Written exercise — Isolate every line in the records below with "object" in it.

Records for this task —
===

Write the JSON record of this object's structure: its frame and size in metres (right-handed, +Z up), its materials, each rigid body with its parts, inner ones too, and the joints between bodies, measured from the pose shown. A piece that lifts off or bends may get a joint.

===

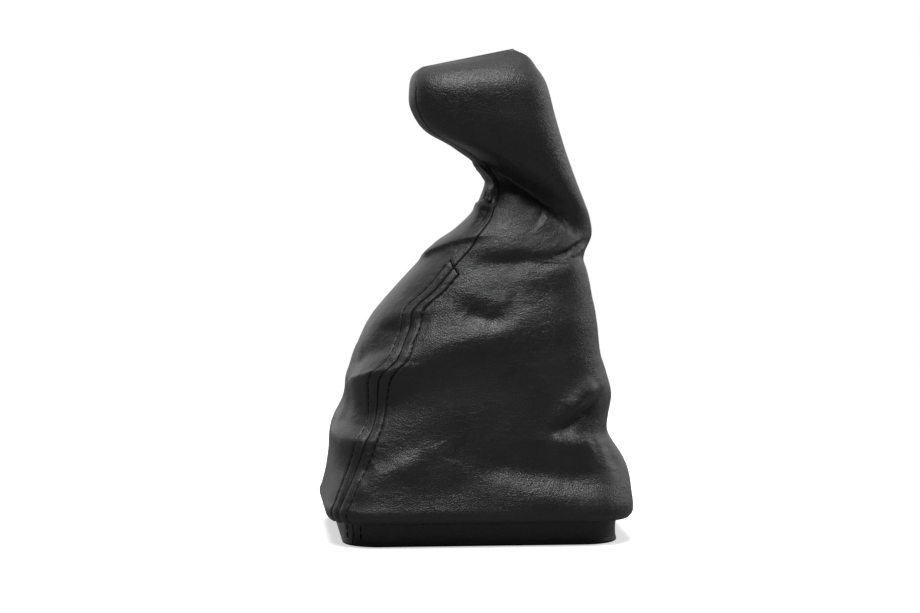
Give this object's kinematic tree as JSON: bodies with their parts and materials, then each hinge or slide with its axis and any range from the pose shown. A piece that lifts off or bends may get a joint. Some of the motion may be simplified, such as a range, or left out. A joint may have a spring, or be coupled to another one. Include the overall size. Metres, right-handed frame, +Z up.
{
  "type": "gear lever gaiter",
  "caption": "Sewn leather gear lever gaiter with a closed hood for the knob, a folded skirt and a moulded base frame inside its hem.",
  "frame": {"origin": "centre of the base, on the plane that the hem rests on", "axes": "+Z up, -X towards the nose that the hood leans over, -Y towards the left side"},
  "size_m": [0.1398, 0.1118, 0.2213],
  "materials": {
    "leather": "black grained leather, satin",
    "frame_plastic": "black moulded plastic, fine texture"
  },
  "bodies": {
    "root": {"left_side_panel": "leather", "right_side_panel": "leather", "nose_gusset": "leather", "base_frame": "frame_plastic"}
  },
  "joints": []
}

===

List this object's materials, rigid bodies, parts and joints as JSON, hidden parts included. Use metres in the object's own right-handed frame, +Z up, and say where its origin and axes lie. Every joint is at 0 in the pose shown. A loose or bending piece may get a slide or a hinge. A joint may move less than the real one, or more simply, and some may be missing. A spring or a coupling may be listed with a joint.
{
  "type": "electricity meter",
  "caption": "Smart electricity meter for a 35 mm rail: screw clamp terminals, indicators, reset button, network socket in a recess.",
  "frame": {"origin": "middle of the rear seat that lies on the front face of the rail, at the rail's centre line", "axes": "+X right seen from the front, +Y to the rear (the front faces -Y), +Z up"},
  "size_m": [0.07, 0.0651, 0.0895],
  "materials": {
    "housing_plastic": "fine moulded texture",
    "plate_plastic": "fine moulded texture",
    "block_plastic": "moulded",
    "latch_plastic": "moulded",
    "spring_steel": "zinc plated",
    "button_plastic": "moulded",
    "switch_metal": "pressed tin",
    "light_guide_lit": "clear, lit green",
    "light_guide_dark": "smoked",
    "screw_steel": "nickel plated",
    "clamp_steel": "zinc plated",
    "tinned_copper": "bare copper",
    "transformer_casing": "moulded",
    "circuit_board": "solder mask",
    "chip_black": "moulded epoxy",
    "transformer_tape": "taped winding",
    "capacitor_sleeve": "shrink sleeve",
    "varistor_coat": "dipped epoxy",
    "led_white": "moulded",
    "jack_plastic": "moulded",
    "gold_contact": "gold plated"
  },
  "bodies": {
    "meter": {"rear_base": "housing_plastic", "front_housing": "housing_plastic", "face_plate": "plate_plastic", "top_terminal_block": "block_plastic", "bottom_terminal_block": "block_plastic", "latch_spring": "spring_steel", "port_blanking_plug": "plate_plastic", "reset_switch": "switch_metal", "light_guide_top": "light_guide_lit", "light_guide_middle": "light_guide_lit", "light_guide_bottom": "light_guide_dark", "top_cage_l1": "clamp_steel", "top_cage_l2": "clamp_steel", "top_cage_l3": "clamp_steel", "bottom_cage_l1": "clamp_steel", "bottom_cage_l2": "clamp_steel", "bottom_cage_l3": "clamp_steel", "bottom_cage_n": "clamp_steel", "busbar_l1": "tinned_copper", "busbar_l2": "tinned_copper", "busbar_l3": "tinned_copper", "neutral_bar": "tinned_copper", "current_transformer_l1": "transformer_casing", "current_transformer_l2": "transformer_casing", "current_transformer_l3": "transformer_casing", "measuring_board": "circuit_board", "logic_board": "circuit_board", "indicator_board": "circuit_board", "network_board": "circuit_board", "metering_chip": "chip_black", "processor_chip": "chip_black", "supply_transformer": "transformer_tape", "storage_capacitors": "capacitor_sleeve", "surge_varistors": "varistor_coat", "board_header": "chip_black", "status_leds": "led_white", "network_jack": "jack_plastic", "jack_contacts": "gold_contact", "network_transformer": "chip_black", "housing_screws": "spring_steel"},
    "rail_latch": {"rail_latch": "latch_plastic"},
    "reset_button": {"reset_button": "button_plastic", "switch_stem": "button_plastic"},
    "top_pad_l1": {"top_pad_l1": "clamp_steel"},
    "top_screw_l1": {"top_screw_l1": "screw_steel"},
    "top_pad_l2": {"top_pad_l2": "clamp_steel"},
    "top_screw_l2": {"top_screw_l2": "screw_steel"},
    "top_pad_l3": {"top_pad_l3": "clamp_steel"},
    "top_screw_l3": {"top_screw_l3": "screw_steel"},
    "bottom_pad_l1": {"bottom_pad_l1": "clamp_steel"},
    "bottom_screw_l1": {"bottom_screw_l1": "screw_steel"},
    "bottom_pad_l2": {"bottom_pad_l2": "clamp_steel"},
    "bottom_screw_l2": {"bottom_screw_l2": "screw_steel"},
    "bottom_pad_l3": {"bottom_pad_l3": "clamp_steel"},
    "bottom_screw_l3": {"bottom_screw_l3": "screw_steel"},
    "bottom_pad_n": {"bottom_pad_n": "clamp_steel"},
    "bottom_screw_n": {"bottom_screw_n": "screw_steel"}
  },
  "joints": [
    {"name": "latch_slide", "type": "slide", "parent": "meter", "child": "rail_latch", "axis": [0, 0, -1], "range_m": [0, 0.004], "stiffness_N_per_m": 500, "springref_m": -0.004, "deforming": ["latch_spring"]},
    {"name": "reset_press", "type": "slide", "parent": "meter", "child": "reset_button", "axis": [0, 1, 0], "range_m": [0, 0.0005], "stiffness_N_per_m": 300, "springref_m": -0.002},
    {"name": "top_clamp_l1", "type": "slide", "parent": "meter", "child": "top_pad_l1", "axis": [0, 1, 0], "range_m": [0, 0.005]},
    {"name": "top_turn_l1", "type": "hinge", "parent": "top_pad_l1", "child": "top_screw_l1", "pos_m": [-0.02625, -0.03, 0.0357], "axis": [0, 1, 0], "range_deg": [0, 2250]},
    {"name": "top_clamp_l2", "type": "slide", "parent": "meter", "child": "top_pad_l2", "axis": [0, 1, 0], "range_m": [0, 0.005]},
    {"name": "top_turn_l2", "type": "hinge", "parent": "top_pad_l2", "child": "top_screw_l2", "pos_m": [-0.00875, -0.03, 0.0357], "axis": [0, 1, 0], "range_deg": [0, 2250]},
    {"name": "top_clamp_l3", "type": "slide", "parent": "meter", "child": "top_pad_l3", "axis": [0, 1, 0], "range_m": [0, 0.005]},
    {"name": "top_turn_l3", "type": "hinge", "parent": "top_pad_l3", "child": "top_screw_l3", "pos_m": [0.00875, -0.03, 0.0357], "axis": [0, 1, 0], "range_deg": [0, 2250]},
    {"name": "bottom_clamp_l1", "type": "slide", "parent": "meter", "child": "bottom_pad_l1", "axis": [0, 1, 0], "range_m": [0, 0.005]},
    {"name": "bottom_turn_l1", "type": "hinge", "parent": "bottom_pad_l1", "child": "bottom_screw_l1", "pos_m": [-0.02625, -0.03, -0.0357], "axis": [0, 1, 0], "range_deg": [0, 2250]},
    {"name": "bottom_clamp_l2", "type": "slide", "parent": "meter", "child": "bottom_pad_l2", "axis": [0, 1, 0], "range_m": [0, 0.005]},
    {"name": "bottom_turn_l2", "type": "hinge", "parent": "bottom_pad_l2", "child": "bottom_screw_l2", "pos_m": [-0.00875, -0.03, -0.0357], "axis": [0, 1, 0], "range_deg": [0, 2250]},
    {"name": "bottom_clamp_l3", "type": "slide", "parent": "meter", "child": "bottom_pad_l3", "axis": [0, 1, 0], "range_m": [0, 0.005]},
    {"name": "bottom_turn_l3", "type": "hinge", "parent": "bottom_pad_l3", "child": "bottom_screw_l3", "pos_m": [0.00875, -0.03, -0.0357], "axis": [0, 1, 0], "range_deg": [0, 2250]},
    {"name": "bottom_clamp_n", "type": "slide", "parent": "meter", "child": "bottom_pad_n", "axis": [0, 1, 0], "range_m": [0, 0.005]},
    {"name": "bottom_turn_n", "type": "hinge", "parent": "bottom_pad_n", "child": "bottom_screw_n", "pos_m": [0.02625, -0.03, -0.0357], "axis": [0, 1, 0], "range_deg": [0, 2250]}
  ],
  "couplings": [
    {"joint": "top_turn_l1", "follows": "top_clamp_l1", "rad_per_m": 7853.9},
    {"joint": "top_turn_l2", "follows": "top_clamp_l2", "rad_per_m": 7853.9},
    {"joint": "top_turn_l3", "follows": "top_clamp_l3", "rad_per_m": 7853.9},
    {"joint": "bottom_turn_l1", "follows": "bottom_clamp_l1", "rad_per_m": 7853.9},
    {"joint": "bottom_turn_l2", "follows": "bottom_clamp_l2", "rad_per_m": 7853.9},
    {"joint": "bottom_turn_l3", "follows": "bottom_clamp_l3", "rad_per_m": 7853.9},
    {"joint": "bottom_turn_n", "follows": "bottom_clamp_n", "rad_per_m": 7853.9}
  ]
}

===

Result below —
Write the JSON record of this object's structure: its frame and size in metres (right-handed, +Z up), its materials, each rigid body with its parts, inner ones too, and the joints between bodies, measured from the pose shown. A piece that lifts off or bends may get a joint.
Give this object's kinematic tree as JSON: bodies with their parts and materials, then each hinge or slide with its axis and any range from the pose shown. A piece that lifts off or bends may get a joint. Some of the motion may be simplified, such as a range, or left out. A joint may have a spring, or be coupled to another one. Include the overall size. Metres, right-handed frame, +Z up.
List this object's materials, rigid bodies, parts and joints as JSON, hidden parts included. Use metres in the object's own right-handed frame, +Z up, and say where its origin and axes lie. Every joint is at 0 in the pose shown. A loose or bending piece may get a slide or a hinge. A joint may move less than the real one, or more simply, and some may be missing. A spring or a coupling may be listed with a joint.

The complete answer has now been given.